You Can’t Predict the Future
Richard Bernstein, chief executive and chief investment officer of Richard Bernstein Advisors, stated that what really matters is, “not who wins the White House. It’s who wins the Senate.”
However, even those who buy into the conventional views of what a divided Congress (or blue wave) might look like, caution that polls and policy proposals aren’t the “be-all-end-all” for making market bets.
For example, let’s look back at the 2016 election when pundits predicted a Trump win would shave upward of 10% to 15% off the S&P 500. At first, they were correct! But by the close of the next trading day, stocks were higher.
Strategists had also anticipated that a Trump presidency would lead to deregulation across industries, boosting the energy and financial sectors.
Again, they were correct at first!
But since Trump’s inauguration, energy and financial stocks have fallen to one of the worst-performing groups in the S&P 500 due to factors such as a collapse in oil prices and historically low-interest rates.
If investors have learned anything, it’s that winning market bets are hard to predict – but even tougher to time correctly.

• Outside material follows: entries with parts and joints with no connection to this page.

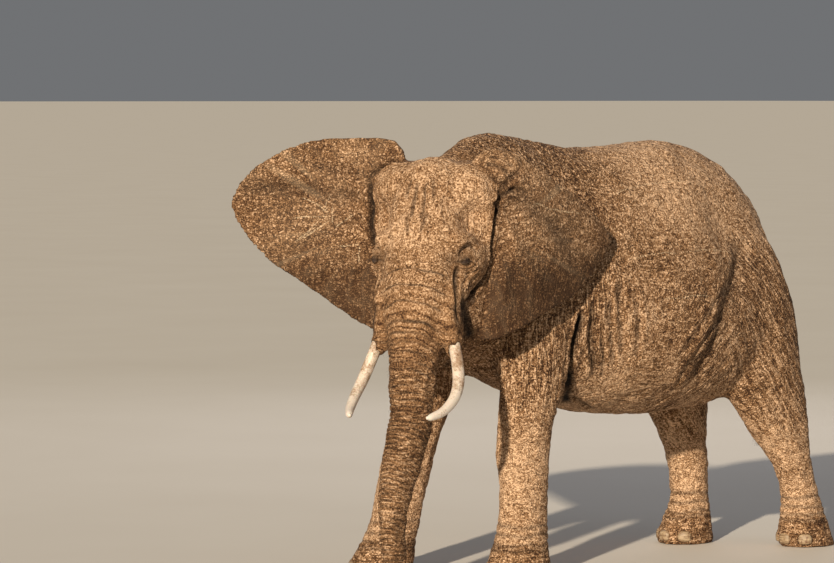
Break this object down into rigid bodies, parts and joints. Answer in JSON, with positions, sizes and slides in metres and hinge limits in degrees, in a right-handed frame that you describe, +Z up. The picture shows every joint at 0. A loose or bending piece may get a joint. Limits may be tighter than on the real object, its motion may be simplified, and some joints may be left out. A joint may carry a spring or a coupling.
{
  "type": "african elephant model",
  "caption": "Life-size African bush elephant cow in mid-stride, head turned to her left, one ear spread and one swept back, trunk hanging, standing on flat soles.",
  "frame": {"origin": "On the floor, under the middle of the whole part's box.", "axes": "+Z up; -Y the way the body faces, so the tail is towards +Y; +X to the animal's left. The head is turned 28 degrees from -Y towards +X."},
  "size_m": [1.573, 3.8144, 2.4861],
  "materials": {
    "skin": "dry wrinkled hide dusted with dried mud",
    "ivory": "smooth ivory, stained brown in its scratches",
    "horn": "worn dry horn",
    "eye": "wet dark brown",
    "tail_hair": "coarse black hair"
  },
  "bodies": {
    "root": {"barrel": "skin", "chest": "skin", "ear_left": "skin", "ear_right": "skin", "eye_left": "eye", "eye_right": "eye", "forefoot_left": "skin", "forefoot_right": "skin", "head": "skin", "hind_foot_left": "skin", "hind_foot_right": "skin", "lower_foreleg_left": "skin", "lower_foreleg_right": "skin", "lower_hindleg_left": "skin", "lower_hindleg_right": "skin", "lower_jaw": "skin", "nail_foreleg_left_1": "horn", "nail_foreleg_left_2": "horn", "nail_foreleg_left_3": "horn", "nail_foreleg_left_4": "horn", "nail_foreleg_right_1": "horn", "nail_foreleg_right_2": "horn", "nail_foreleg_right_3": "horn", "nail_foreleg_right_4": "horn", "nail_hindleg_left_1": "horn", "nail_hindleg_left_2": "horn", "nail_hindleg_left_3": "horn", "nail_hindleg_right_1": "horn", "nail_hindleg_right_2": "horn", "nail_hindleg_right_3": "horn", "neck": "skin", "rump": "skin", "tail": "skin", "tail_tuft": "tail_hair", "thigh_left": "skin", "thigh_right": "skin", "trunk_lower": "skin", "trunk_tip": "skin", "trunk_upper": "skin", "tusk_left": "ivory", "tusk_right": "ivory", "upper_foreleg_left": "skin", "upper_foreleg_right": "skin"}
  },
  "joints": []
}
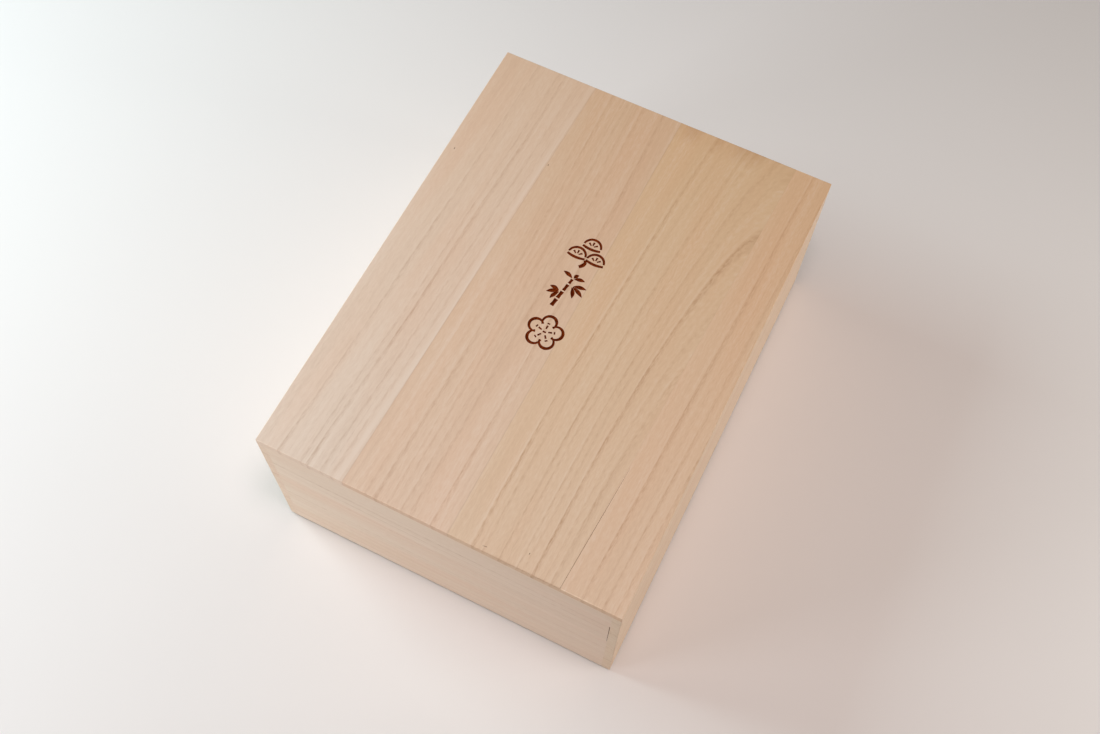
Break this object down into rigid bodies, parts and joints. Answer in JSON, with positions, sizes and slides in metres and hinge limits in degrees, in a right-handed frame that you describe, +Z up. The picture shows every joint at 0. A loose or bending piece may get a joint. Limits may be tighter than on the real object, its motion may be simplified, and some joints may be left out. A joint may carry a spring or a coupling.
{
  "type": "document storage box",
  "caption": "Plain paulownia-wood document box: an open pegged body under a full-depth cover lid with a slant-seamed glued top and small engraved ornaments; the lid lifts straight off.",
  "frame": {"origin": "on the ground, under the middle of the box", "axes": "+X to the right across the width, +Y to the back along the length, +Z up; the front is the short side at -Y, towards which the ornaments on the lid stand upright"},
  "size_m": [0.246, 0.3332, 0.1325],
  "materials": {
    "paulownia": "matte",
    "paulownia_pale": "matte",
    "paulownia_warm": "matte",
    "paulownia_grey": "matte",
    "peg_wood": "matte"
  },
  "bodies": {
    "box_body": {"body_left_board": "paulownia", "body_right_board": "paulownia", "body_front_board": "paulownia", "body_back_board": "paulownia", "floor_strip_1": "paulownia", "floor_strip_2": "paulownia", "floor_strip_3": "paulownia", "body_corner_pegs": "peg_wood", "floor_pegs": "peg_wood"},
    "cover_lid": {"lid_top_strip_1": "paulownia_pale", "lid_top_strip_2": "paulownia", "lid_top_strip_3": "paulownia_warm", "lid_top_strip_4": "paulownia_warm", "lid_left_board": "paulownia", "lid_right_board": "paulownia", "lid_front_board": "paulownia_grey", "lid_back_board": "paulownia_grey", "lid_corner_pegs": "peg_wood"}
  },
  "joints": [
    {"name": "lid_lift", "type": "slide", "parent": "box_body", "child": "cover_lid", "axis": [0, 0, 1], "range_m": [0, 0.15]}
  ]
}
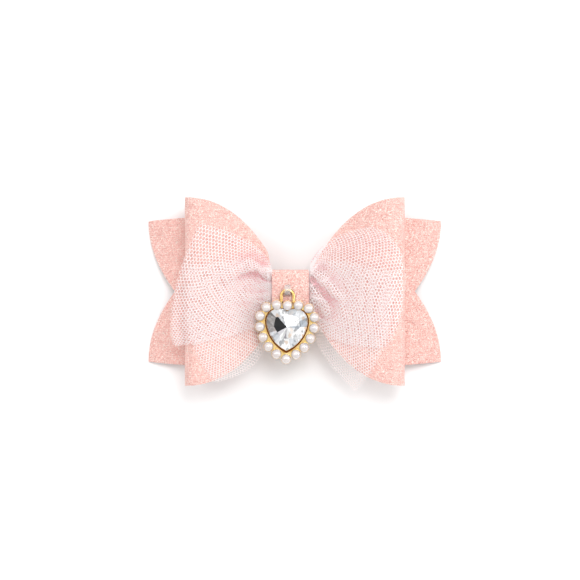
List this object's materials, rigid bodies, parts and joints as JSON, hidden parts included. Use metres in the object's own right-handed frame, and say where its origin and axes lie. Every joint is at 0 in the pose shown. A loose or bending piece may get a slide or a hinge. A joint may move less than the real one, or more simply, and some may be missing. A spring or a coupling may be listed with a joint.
{
  "type": "hair bow clip",
  "caption": "Glitter fabric hair bow with looped wings, a swallow-tailed back panel, gathered net layers, a pearl-edged heart charm and a spring clip on its back.",
  "frame": {"origin": "middle of the bow's bounding box, on the table that it lies on with its face up", "axes": "+X to the right along the bow's width, +Y towards the top of the face, +Z out of the face"},
  "size_m": [0.1, 0.0663, 0.02],
  "materials": {
    "glitter_fabric": "fine glitter, satin",
    "net": "open mesh",
    "thread": "smooth translucent thread",
    "glue": "set hot glue",
    "clip_steel": "nickel plated",
    "spring_steel": "drawn wire",
    "gold": "polished gold plate",
    "crystal": "faceted, mirror backed",
    "pearl": "pearl coated"
  },
  "bodies": {
    "bow": {"tail_panel": "glitter_fabric", "bow_loop": "glitter_fabric", "net_under": "net", "net_over": "net", "centre_band": "glitter_fabric", "gather_thread": "thread", "clip_glue": "glue", "loop_glue": "glue", "clip_lever": "clip_steel", "clip_pin": "clip_steel", "clip_spring": "spring_steel"},
    "jaw": {"clip_jaw": "clip_steel"},
    "thread": {"charm_thread": "thread"},
    "charm": {"charm_frame": "gold", "heart_crystal": "crystal", "pearl_01": "pearl", "pearl_02": "pearl", "pearl_03": "pearl", "pearl_04": "pearl", "pearl_05": "pearl", "pearl_06": "pearl", "pearl_07": "pearl", "pearl_08": "pearl", "pearl_09": "pearl", "pearl_10": "pearl", "pearl_11": "pearl", "pearl_12": "pearl", "pearl_13": "pearl", "pearl_14": "pearl", "pearl_15": "pearl", "pearl_16": "pearl"}
  },
  "joints": [
    {"name": "clip_open", "type": "hinge", "parent": "bow", "child": "jaw", "pos_m": [0.0095, 0.001, 0.00405], "axis": [0, -1, 0], "range_deg": [0, 20], "stiffness_Nm_per_rad": 0.05, "springref_deg": -45.84, "deforming": ["clip_spring"]},
    {"name": "charm_sway", "type": "hinge", "parent": "bow", "child": "thread", "pos_m": [-0.0025, 0.0015, 0.01415], "axis": [0, 0, 1], "range_deg": [-8, 8]},
    {"name": "charm_lift", "type": "hinge", "parent": "thread", "child": "charm", "pos_m": [-0.0025, 0.0015, 0.01415], "axis": [-1, 0, 0], "range_deg": [0, 140]}
  ]
}
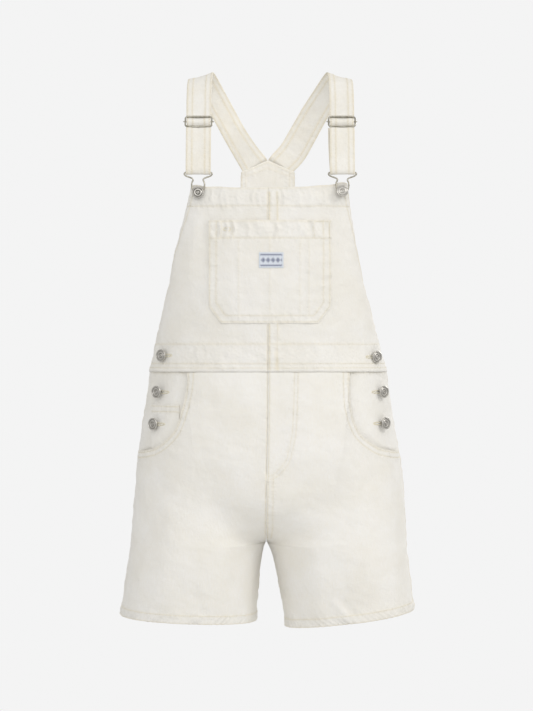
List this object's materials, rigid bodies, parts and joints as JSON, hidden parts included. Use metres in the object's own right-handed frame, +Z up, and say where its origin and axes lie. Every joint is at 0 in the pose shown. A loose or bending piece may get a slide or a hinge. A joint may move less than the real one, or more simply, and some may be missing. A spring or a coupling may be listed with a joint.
{
  "type": "shortalls",
  "caption": "Denim bib shorts with crossed back straps, wire hooks and sliders, a bib patch pocket, scoop pockets and buttoned sides, in their worn hollow form.",
  "frame": {"origin": "midway between the crowns of the two straps, where they lie on the wearer's shoulders", "axes": "+Z up along the height, -Y out of the front, +X to the right of someone looking at the front"},
  "size_m": [0.41, 0.2601, 0.7735],
  "materials": {
    "denim": "matte twill, ecru",
    "strap_denim": "matte twill, ecru",
    "label": "woven, pale with small navy figures",
    "button_metal": "satin nickel",
    "wire_metal": "old nickel"
  },
  "bodies": {
    "root": {"bib_left": "denim", "bib_right": "denim", "bib_pocket": "denim", "front_leg_left": "denim", "front_leg_right": "denim", "pocket_facing_left": "denim", "pocket_facing_right": "denim", "coin_pocket": "denim", "back_bib": "denim", "back_leg_left": "denim", "back_leg_right": "denim", "strap_left": "strap_denim", "strap_right": "strap_denim", "label": "label", "bib_button_left": "button_metal", "bib_button_right": "button_metal", "side_button_left_1": "button_metal", "side_button_left_2": "button_metal", "side_button_left_3": "button_metal", "side_button_right_1": "button_metal", "side_button_right_2": "button_metal", "side_button_right_3": "button_metal", "slider_left": "wire_metal", "slider_right": "wire_metal", "hook_left": "wire_metal", "hook_right": "wire_metal"}
  },
  "joints": []
}
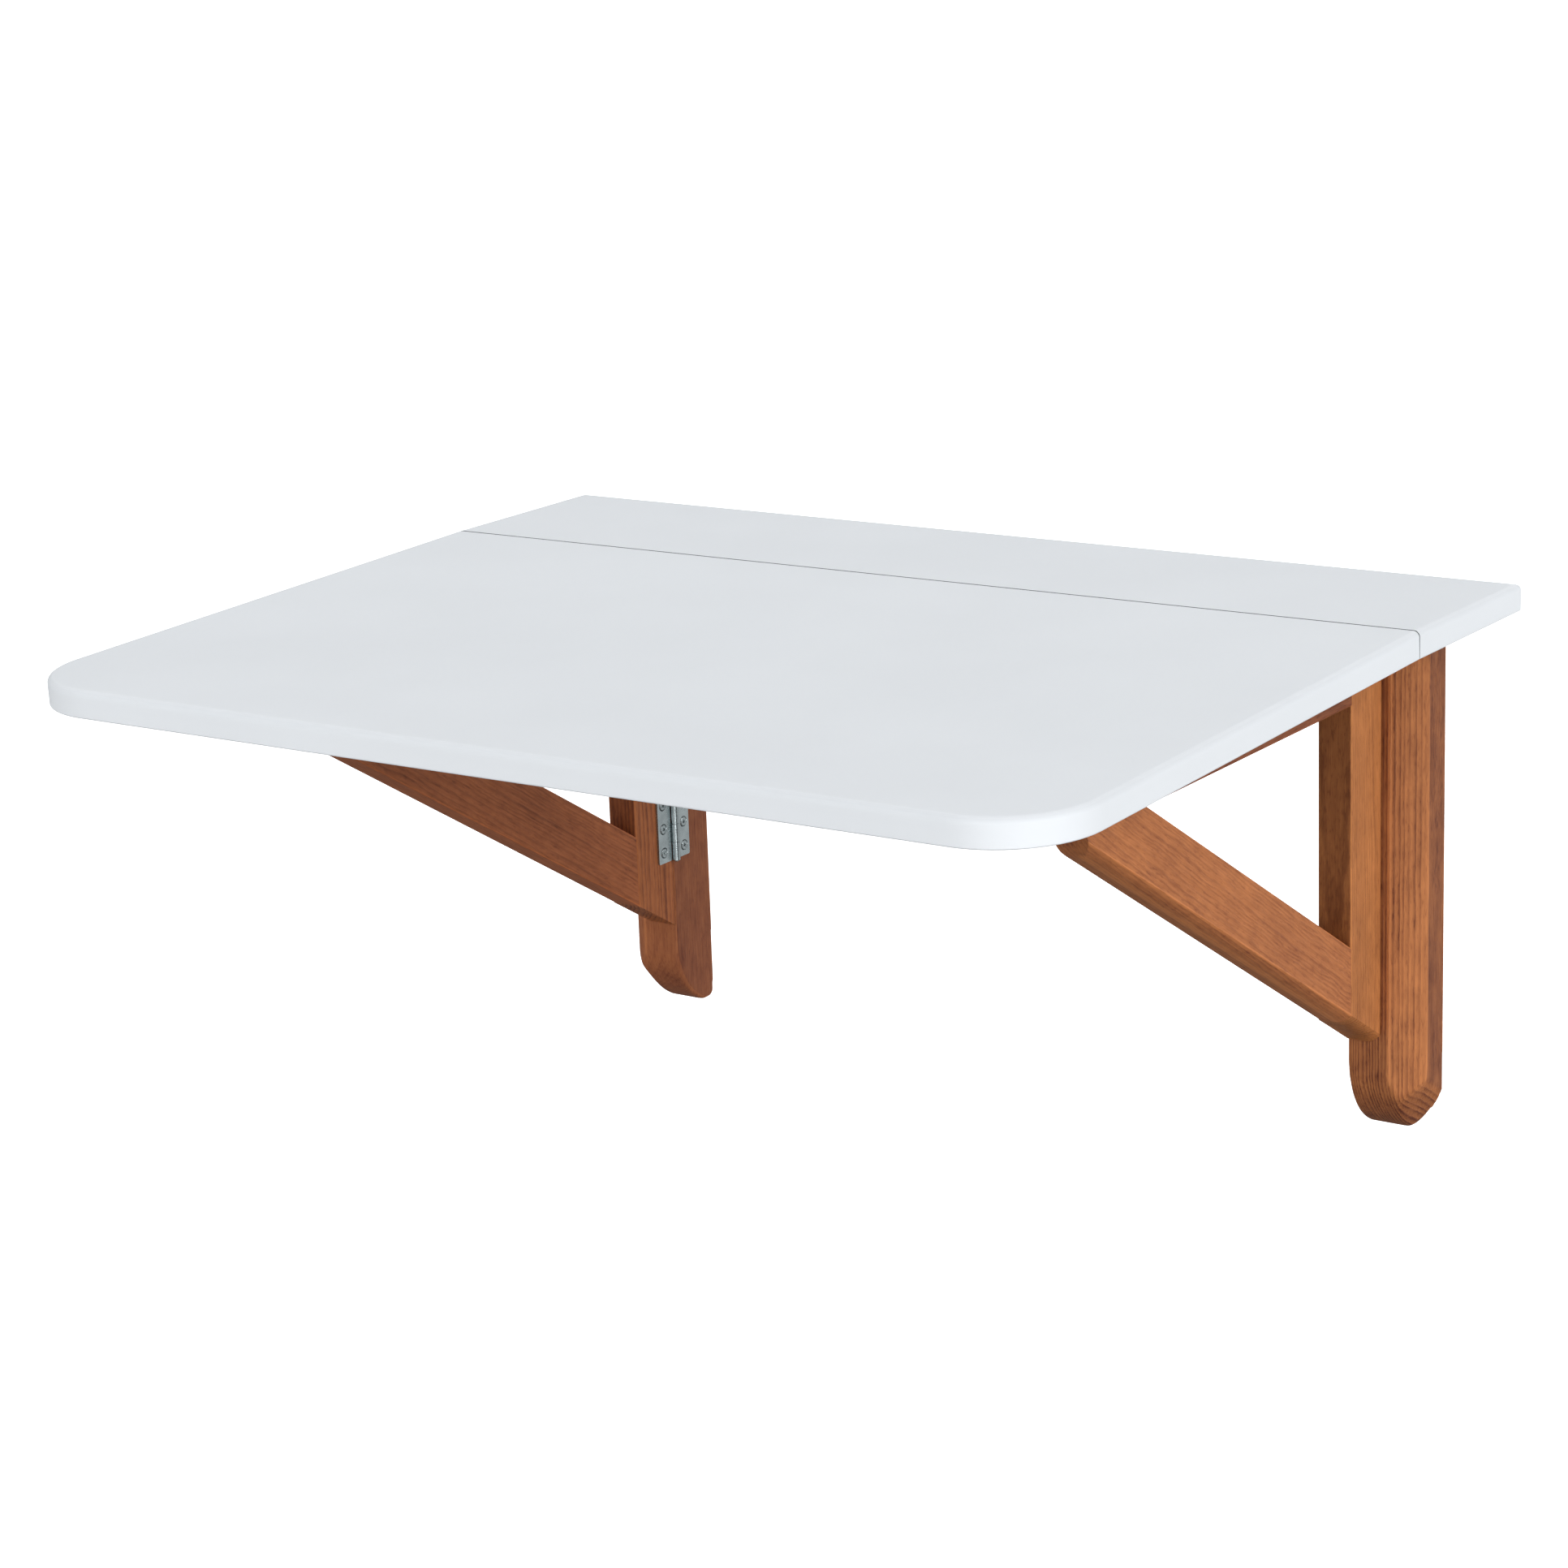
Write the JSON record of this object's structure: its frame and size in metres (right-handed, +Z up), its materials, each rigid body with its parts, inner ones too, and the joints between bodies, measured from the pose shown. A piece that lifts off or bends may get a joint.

Bruce Monrad, chairman and portfolio manager at Northeast Investors Trust, put it well when he stated, “Figuring out the news isn’t necessarily good enough, because the paradigm might change. One day after the election we may go back and be revisiting all our rules of thumb.”
And another strong possibility as the election draws closer – what if the election results are contested? Investors are fearful that unclear election outcomes could have disastrous effects on the markets.
52% of investors predict a market decline if the election is contested, while 19% predict a market upswing and 29% predict no change to the market.
Advice From Money Managers
Dave Donabedian, chief investment officer of CIBC Private Wealth Management, has been offering this advice to his clients: Don’t be tempted to overhaul portfolios now based on what might happen on November 3.
In 2016 we saw investors lose big on election day — like George Soros, who lost nearly $1 billion betting the market would fall after Trump’s win.
Stay alert and cautious, but as we have all learned – betting on an election can often have surprising results.
In fact, most long-term investors see trying to game election night itself as a losing proposition. Donabedian stresses that the markets will adjust to the outcome of the election, regardless of what happens.
There could be a blue wave leading to massive stimulus. We could continue to see Congress divided. Or, we could see unprecedented results.
Truly, only time will tell.
We will anxiously await the results of Tuesday’s election. Whether a winner is declared that very night or sometime in the week to come, it will certainly be a historic election.